Platform value creation logic
All businesses live in an ecosystem of partners, clients, suppliers, competitors, regulators, professional organizations, malicious agents and many more, in which they try to survive and thrive. In other words, all businesses are enabled by ecosystems. Outside this ecosystem they would wither and die.
There are also businesses that enable an ecosystem, i.e. create one where there was no ecosystem before. These are platform businesses, which provide an infrastructure used by all members of an ecosystem.
As I explained in an earlier briefing, there are two kinds of platform businesses. Layer platforms provide an abstraction on top of which other members of the ecosystem can create value-adding services. Examples are operating systems, game platforms, and IoT platforms.
Interaction platforms provide communication and coordination services to the members of an ecosystem, such as search, communication, matchmaking, transacting, payment and evaluation. Examples are social networks and ride-haling platforms, but also old-fashioned shopping malls, which connect shops and consumers, and real-estate brokers.

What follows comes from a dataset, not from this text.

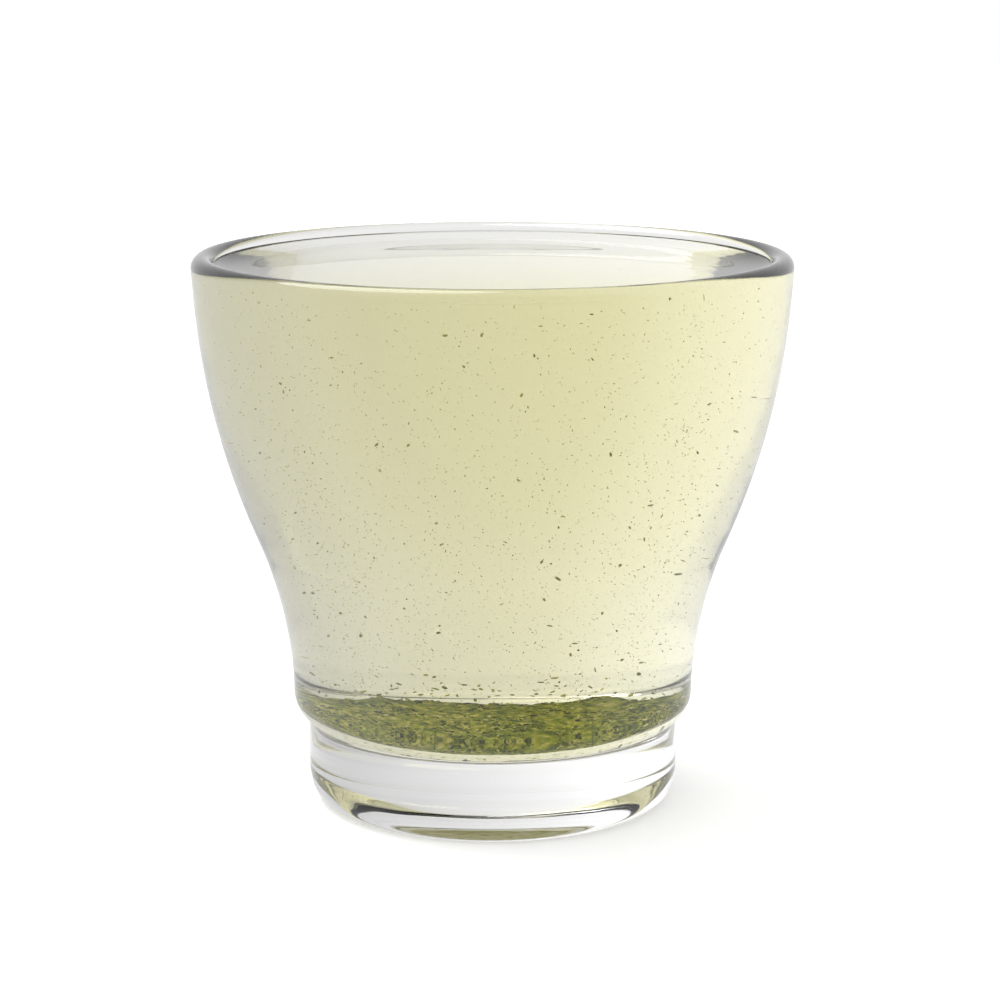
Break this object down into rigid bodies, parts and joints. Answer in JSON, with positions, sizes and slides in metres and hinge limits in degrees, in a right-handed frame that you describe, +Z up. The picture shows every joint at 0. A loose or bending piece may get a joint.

Both kinds of platform business models have the same value creation logic, which we call the ecosystem enabling logic:
- platform design, construction & maintenance,
- service provision,
- marketing and sales,
- ecosystem governance (e.g. gatekeeping of participants, curation of content).
Platforms manage a dynamic network somewhat similar to what club managers do. They monitor entry and exit of participants in their ecosystem and facilitate the creation of relations and joint activities among participants. Governance of the ecosystem that they enable is a crucial activity of platforms.
Platforms have similar pricing schemes as service providers,
but matching platforms have a special problem, namely that they must design a
pricing scheme for two or more sides of the platform. Often, one side is
subsidized (for example, the user of a social platform) and another side must
pay (for example, the advertisers on a social platform). Platforms often start
out giving their service away, until a critical mass is reached at which positive
network effects occur. Like product businesses, they want to achieve economies
of scale and utilize their capacity.
[i] In 1967, James Thomson distinguished three kinds of technology that he used to classify organizations, which he called long-linked technology (for sequential production), intensive technology (for intensive customer interaction), and mediating technology (for mediation among customers). Stabell & Fjelstad used this classification to analyse strategic options in competitive analysis of Porter’s value chain (with long-linked technology), value shops (using intensive technology) and value networks (using mediating technology). Recently, Johnson used this typology to define three archetype business models that can be the starting point for business model transformation. I adapted the classification of Barnell & Fjelstad by expanding their value shop (which provide expert services) with routine services, and renaming their value networks into platforms, which, in modern terminology, is what they meant.
Mark W. Johnson. Reinvent Your Business Model. Harvard Business Review Press, 2018.
Charles B. Stabell and Øystein D. Fjeldstad. “Configuring value for competitive advantage: on chains, shops, and networks”. Strategic Management Journal, Vol. 19, 413-437 (1998).
James D. Thompson. Organizations in Action. McGraw-Hill 1967, Transaction Publishers, 2003.